Alset will acquire these assets through its wholly owned Mexican subsidiary, Grupo Minero Alset, S.A. de C.V., by paying the outstanding mining taxes on the four concessions in the amount of approximately US$112,000 and making the following payments of US$210,000 to the Optionor on the following schedule:
US$20,000 on the Company providing the Notice of satisfaction of the due diligence;US$25,000 on first anniversary of signing the Definitive Agreement;US$30,000 on second anniversary of signing the Definitive Agreement;US$35,000 on third anniversary of signing the Definitive Agreement;US$40,000 on fourth anniversary of signing the Definitive Agreement; andUS$60,000 on fifth anniversary of signing the Definitive Agreement
The property will be subject to a 2.25% NSR in favour of the Optionor of which 1% can be purchased by the Company for US$250,000. Alset has agreed to pay a finders’ fee to a third party of 10% based on the value of the option. The Company is planning an aggressive exploration program and permitting for drilling will commence immediately. Alset continues to compile the extensive database associated with the salars and will update the Company’s web site on a timely basis.

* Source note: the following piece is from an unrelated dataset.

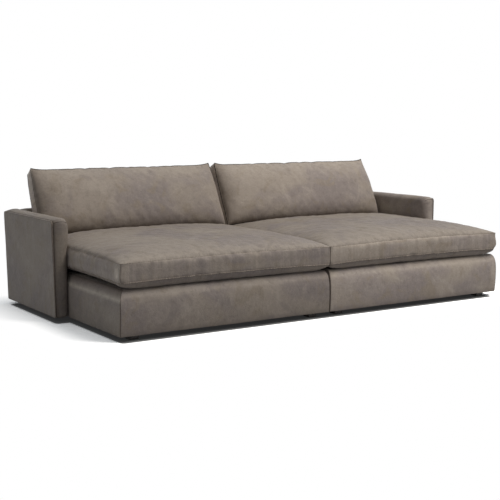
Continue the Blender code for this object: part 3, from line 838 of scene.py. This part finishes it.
def joined_rings(name, rings, material, closed):
    """A skin over rings of points that follow each other, round to the first one or with closed ends."""
    count, around = rings.shape[:2]
    faces = []
    for ring in range(count if closed else count - 1):
        start, end = ring * around, (ring + 1) % count * around
        for n in range(around):
            m = (n + 1) % around
            faces.append((start + n, start + m, end + m, end + n))
    if not closed:
        faces.append(tuple(range(around))[::-1])
        faces.append(tuple(range((count - 1) * around, count * around)))
    return skin(name, rings, faces, material)


def sew(name, path, radius, thread, closed, body, slot="leather"):
    """A seam's rolled edge: a tube along a path of points."""
    ahead = np.roll(path, -1, 0)
    behind = np.roll(path, 1, 0)
    if not closed:
        ahead[-1] = path[-1]
        behind[0] = path[0]
    along = unit(ahead - behind)
    side = unit(np.cross(along, along[0] * off_seam_turn + np.array(off_seam)))
    other = np.cross(along, side)
    rings = []
    for n in range(welt_sides):
        angle = 2 * math.pi * n / welt_sides
        rings.append(path + radius * (side * math.cos(angle) + other * math.sin(angle)))
    welt = joined_rings(name, np.stack(rings, 1), thread, closed)
    soften(welt)
    finish_piece(welt, body, slot)


def soften(piece):
    levels = piece.modifiers.new("soften", "SUBSURF")
    levels.levels = 1
    levels.render_levels = 1


def lifted(piece, vertices, out=welt_out):
    """The places of some of a piece's vertices, just outside its skin."""
    return points_of(piece.data)[vertices] + out * normals_of(piece.data)[vertices]


def ring_of(index, layer):
    """The vertices round one layer of a block, in order."""
    return np.concatenate(
        [index[:-1, 0, layer], index[-1, :-1, layer], index[:0:-1, -1, layer], index[0, :0:-1, layer]]
    )


# Base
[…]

Stephen Stares, Company President and CEO stated “we are pleased to have completed administrative aspects surrounding this agreement and establishing Alset’s corporate presence in Mexico. We now look forward to aggressively exploring the concessions with our team of talented advisors with the hopes of developing these properties into producing assets in the future”.
All of the above transactions are subject to TSX.V and regulatory approvals.
Alset is well funded with approximately $900,000 in cash.
Clinton Barr (P.Geo.), V.P. Exploration for Alset Energy Corp, is the qualified person responsible for this release.
On behalf of the Board of Directors of Alset Energy Corp,
Stephen Stares, President
THE TSX VENTURE EXCHANGE HAS NOT REVIEWED AND DOES NOT ACCEPT RESPONSIBILITY FOR THE ADEQUACY OR ACCURACY OF THIS RELEASE.
The information contained herein contains "forward-looking statements" within the meaning of applicable securities legislation. Forward-looking statements relate to information that is based on assumptions of management, forecasts of future results, and estimates of amounts not yet determinable. Any statements that express predictions, expectations, beliefs, plans, projections, objectives, assumptions or future events or performance are not statements of historical fact and may be "forward-looking statements."
Forward-looking statements are subject to a variety of risks and uncertainties which could cause actual events or results to differ from those reflected in the forward-looking statements, including, without limitation: risks related to failure to obtain adequate financing on a timely basis and on acceptable terms; risks related to the outcome of legal proceedings; political and regulatory risks associated with mining and exploration; risks related to the maintenance of stock exchange listings; risks related to environmental regulation and liability; the potential for delays in exploration or development activities or the completion of feasibility studies; the uncertainty of profitability; risks and uncertainties relating to the interpretation of drill results, the geology, grade and continuity of mineral deposits; risks related to the inherent uncertainty of production and cost estimates and the potential for unexpected costs and expenses; results of prefeasibility and feasibility studies, and the possibility that future exploration, development or mining results will not be consistent with the Company’s expectations; risks related to gold price and other commodity price fluctuations; and other risks and uncertainties related to the Company’s prospects, properties and business detailed elsewhere in the Company’s disclosure record. Should one or more of these risks and uncertainties materialize, or should underlying assumptions prove incorrect, actual results may vary materially from those described in forward-looking statements. Investors are cautioned against attributing undue certainty to forward-looking statements. These forward looking statements are made as of the date hereof and the Company does not assume any obligation to update or revise them to reflect new events or circumstances. Actual events or results could differ materially from the Company’s expectations or projections.